Unacceptable Practices and Image Manipulation
The following practices are strictly prohibited, as they can mislead readers and undermine scientific integrity:

·       Selective Enhancement: Applying adjustments to only a specific region of an image to emphasize or suppress a result.

·       Duplication: Reusing an image (or parts of an image) to represent different experiments, conditions, or time points without clear and explicit disclosure.

·       Fabrication/Occlusion: Adding, removing, moving, or obscuring specific elements (e.g., bands on a gel, cells in a micrograph, outliers in a graph).
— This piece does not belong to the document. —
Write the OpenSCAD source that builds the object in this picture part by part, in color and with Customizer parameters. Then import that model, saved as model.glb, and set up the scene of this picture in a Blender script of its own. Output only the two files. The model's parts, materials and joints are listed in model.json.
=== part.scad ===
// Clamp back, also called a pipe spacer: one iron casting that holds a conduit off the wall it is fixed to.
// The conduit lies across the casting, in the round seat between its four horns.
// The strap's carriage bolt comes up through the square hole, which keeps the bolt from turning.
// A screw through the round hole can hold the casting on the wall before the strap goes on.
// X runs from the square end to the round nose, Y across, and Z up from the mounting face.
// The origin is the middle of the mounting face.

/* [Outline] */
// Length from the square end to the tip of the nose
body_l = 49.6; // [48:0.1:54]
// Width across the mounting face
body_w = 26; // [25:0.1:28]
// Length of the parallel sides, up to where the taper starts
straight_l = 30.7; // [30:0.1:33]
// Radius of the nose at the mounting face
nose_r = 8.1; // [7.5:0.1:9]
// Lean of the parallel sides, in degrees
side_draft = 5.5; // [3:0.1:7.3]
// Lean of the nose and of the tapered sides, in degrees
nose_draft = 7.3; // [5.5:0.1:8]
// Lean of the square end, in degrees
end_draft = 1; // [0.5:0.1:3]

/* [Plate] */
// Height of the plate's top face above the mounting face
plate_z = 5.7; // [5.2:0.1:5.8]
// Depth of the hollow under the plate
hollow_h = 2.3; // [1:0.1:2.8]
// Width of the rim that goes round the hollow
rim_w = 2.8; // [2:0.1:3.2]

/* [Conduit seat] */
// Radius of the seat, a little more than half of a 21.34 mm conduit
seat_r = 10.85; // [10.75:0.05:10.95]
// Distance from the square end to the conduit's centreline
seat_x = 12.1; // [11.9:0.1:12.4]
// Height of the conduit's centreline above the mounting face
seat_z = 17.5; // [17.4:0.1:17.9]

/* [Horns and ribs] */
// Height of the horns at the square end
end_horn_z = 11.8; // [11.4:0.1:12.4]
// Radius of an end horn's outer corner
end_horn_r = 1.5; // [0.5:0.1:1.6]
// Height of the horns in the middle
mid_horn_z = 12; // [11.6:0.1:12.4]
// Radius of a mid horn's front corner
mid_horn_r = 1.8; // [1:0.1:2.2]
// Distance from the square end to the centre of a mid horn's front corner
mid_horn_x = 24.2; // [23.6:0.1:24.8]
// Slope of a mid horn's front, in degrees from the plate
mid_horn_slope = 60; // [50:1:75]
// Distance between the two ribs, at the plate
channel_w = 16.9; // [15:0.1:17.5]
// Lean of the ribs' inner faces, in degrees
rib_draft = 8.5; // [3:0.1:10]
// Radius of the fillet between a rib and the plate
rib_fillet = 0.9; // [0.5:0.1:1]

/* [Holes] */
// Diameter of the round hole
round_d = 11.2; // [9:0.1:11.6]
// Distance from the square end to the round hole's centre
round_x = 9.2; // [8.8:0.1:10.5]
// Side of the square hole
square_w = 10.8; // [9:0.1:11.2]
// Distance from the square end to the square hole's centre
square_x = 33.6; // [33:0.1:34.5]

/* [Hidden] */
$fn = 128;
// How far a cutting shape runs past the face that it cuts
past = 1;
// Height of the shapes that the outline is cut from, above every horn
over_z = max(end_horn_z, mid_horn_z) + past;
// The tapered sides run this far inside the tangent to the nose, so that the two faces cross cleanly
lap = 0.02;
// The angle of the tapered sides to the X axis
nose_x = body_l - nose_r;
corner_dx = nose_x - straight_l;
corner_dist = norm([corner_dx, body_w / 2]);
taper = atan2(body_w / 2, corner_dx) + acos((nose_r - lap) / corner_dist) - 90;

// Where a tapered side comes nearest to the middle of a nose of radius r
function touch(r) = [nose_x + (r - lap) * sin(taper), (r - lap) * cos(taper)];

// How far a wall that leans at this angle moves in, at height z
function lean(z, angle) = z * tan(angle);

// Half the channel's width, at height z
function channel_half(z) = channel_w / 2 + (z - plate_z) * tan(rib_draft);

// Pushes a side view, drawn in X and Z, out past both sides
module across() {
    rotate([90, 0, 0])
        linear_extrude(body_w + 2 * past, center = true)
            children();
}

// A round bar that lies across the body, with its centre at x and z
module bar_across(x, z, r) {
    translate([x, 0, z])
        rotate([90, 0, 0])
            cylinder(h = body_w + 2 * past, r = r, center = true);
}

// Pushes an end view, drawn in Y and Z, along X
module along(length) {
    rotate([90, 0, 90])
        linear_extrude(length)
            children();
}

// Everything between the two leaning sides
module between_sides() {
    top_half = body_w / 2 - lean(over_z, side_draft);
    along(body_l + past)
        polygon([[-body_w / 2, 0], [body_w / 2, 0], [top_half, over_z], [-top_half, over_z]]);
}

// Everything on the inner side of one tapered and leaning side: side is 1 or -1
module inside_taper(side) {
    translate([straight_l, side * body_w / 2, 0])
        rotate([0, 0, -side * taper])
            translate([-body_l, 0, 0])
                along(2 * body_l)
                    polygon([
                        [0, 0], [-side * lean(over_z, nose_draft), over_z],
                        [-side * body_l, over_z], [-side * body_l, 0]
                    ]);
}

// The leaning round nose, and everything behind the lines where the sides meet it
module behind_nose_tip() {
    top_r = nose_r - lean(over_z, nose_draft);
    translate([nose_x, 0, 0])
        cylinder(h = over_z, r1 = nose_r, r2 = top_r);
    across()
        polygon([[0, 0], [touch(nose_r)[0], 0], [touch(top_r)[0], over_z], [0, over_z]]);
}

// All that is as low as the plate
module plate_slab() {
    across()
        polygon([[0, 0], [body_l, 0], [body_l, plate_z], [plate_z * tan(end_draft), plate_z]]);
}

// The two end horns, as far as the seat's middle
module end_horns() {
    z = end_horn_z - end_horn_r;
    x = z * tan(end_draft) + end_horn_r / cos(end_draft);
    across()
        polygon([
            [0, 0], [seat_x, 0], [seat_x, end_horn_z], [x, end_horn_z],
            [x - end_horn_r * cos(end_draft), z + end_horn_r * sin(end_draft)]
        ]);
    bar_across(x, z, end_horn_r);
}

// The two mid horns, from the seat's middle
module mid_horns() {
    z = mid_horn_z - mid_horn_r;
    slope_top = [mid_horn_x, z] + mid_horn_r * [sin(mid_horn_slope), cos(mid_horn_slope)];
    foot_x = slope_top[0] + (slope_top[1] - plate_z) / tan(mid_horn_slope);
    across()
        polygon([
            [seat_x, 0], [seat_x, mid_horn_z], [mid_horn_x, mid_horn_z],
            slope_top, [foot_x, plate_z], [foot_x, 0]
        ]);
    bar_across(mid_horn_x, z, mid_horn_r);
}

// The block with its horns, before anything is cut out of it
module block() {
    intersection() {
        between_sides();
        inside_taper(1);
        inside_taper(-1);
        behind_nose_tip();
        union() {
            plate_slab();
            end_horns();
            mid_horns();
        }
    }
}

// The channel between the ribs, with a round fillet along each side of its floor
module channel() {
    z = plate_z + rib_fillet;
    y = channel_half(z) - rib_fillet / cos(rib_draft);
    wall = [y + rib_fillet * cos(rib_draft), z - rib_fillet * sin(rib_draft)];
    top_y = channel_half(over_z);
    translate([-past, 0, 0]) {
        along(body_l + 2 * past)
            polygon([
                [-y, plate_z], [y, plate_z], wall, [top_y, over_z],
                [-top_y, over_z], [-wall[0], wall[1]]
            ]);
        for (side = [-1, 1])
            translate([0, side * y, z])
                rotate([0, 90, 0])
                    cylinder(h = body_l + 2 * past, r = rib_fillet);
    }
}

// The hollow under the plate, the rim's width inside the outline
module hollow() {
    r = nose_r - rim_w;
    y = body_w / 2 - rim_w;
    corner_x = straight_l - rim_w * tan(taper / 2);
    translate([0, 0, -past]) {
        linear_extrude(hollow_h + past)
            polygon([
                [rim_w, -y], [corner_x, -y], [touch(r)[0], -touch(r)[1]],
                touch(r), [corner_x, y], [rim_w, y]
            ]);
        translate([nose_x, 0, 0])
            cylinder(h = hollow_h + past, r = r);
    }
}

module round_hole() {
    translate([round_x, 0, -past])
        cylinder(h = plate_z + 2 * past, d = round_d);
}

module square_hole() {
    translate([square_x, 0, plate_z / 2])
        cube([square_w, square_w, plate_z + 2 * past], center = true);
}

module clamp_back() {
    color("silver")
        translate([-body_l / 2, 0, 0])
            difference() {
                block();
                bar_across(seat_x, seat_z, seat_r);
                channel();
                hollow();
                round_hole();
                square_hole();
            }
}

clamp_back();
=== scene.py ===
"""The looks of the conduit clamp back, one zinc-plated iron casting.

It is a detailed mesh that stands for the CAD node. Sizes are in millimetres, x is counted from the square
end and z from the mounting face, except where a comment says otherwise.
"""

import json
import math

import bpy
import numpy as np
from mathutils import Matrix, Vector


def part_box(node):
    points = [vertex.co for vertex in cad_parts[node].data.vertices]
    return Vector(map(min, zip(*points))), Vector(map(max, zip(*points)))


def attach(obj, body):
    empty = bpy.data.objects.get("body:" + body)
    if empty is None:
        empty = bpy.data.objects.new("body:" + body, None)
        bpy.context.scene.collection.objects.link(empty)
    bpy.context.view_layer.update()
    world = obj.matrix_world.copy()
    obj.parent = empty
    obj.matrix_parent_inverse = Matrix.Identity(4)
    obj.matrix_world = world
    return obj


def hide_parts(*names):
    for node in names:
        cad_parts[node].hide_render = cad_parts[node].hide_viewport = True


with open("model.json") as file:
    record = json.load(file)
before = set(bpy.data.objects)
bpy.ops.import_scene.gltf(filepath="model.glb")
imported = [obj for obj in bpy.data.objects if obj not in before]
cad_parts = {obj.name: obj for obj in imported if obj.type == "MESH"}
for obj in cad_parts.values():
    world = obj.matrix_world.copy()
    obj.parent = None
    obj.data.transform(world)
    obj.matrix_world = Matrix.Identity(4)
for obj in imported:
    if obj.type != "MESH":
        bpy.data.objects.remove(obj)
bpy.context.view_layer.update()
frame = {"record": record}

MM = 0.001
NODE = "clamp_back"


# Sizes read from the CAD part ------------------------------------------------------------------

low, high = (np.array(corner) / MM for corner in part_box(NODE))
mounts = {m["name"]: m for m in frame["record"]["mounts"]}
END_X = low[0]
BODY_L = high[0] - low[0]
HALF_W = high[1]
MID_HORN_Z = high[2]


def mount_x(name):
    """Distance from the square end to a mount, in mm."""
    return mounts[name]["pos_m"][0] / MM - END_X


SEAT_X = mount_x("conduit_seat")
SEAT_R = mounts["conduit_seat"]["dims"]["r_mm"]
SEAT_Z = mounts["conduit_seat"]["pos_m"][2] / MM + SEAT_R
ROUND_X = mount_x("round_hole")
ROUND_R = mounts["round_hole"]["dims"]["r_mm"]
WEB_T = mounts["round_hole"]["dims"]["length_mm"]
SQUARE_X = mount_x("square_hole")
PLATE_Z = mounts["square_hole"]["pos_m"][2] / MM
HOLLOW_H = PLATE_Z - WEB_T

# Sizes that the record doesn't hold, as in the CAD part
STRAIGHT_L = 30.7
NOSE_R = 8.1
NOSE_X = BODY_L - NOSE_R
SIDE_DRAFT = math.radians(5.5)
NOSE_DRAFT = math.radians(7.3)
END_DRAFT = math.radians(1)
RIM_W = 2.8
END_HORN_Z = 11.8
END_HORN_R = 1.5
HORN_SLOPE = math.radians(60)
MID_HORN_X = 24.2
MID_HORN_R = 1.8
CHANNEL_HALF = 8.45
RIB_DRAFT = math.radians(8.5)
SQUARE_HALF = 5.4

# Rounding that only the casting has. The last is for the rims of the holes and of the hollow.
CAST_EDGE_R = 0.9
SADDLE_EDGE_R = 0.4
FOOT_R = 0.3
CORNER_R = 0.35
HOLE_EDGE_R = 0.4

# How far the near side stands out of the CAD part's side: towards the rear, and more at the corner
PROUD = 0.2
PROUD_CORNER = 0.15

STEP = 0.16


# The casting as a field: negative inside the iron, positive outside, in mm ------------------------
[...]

·       Splicing/Compositing: Combining fragments of different images (e.g., from different gels, fields, or exposures) to create a composite figure without clearly indicating the boundaries between the original source images (e.g., with dividing lines).

Specific Guidelines by Image Type

·       Gels and Blots: The presentation of full, uncropped gel and blot images is encouraged. Splicing of lanes from different parts of the same gel must be clearly demarcated with a dividing line or space, and the original, uncropped images must be available for review.

·       Microscopy: All micrographs in a panel that are compared to one another must be acquired and processed under identical conditions. Any processing must be disclosed in the figure legend.

·       Graphs and Charts: The source data for all graphs must be available. The axes must not be manipulated to exaggerate or minimize the appearance of effects.

Author Responsibilities and Data Submission

·       Authors must retain the original, unprocessed data for all images presented in the manuscript.

·       Upon request, authors must be prepared to provide the original source data to the Editorial Office during the peer review process or post-publication.

·       Figure legends must accurately describe the image and any processing that was applied.

Consequences for Violations
Manuscripts found to have inappropriately manipulated images will be rejected. For published articles, the outcome may include a correction or full retraction, and the authors' institution may be notified. Serious or deliberate misconduct may result in a ban on future submissions.